Obviously, OP has not disclosed the organization or the nature of the business, but my experience and that of many professional consultants is that these kinds of problems stem from an inadequate root cause investigation, stopping at the damning phrase "operator error" without investigation into the conditions and into the circumstances which allowed the operator to make the error in the first place.

I and many of my consultant colleagues have collected obscene amounts of fees from organizations simply because top bosses would rather hear from "the expert from afar" than give credence to the lowly worker on the line who is afraid (Deming said, "Remove fear.") to speak up and say, "There's a problem with the process, not the worker."
 

TPMB4

Quite Involved in Discussions
#20
Well, I'm relatively new to Quality and do not know enough to call myself a follower of Deming, Crosby, Juran or any of the quality gurus. Despite that I have learnt through whatever innate commen sense I possess to discover for myself that you have stopped too early if you think it is operator error.

Even if it does look like the operator has not done something or overlooked something it always has something that management could have done to prevent the operator being able to make whatever that mistake was. Whether you call that the process or the system there is something that was not set up right with what the operator is doing.
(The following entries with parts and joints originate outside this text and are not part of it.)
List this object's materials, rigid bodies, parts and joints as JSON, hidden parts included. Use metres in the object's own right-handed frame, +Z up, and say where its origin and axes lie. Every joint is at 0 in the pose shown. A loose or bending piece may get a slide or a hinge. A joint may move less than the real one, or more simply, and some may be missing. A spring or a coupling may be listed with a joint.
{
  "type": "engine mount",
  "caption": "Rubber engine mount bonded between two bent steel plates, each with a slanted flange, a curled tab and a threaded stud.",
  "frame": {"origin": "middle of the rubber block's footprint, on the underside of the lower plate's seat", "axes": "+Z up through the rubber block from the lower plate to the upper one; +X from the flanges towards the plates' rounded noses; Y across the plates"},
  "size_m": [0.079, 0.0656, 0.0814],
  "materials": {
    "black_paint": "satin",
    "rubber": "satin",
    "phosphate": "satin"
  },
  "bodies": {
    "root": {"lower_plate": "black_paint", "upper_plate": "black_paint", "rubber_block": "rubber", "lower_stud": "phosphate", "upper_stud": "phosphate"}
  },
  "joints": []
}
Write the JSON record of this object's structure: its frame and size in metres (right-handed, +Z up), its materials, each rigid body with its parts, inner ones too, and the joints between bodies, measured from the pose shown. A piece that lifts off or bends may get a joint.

We have seen defects that we are convinced could only have been done deliberately (in this case by another operator trying it out while the main operator was taking a comfort break or on his lunch and doing it deliberately wrong to drop the operator in it). However we looked at it and created a piece of kit used to make the part that does not allow it to be made incorrectly. Management could have had the process running completely error proofed but we didn't, possibly because we didn't think it needed it. We, as management, were to blame if you like.

Not sure which guru that puts me down as following.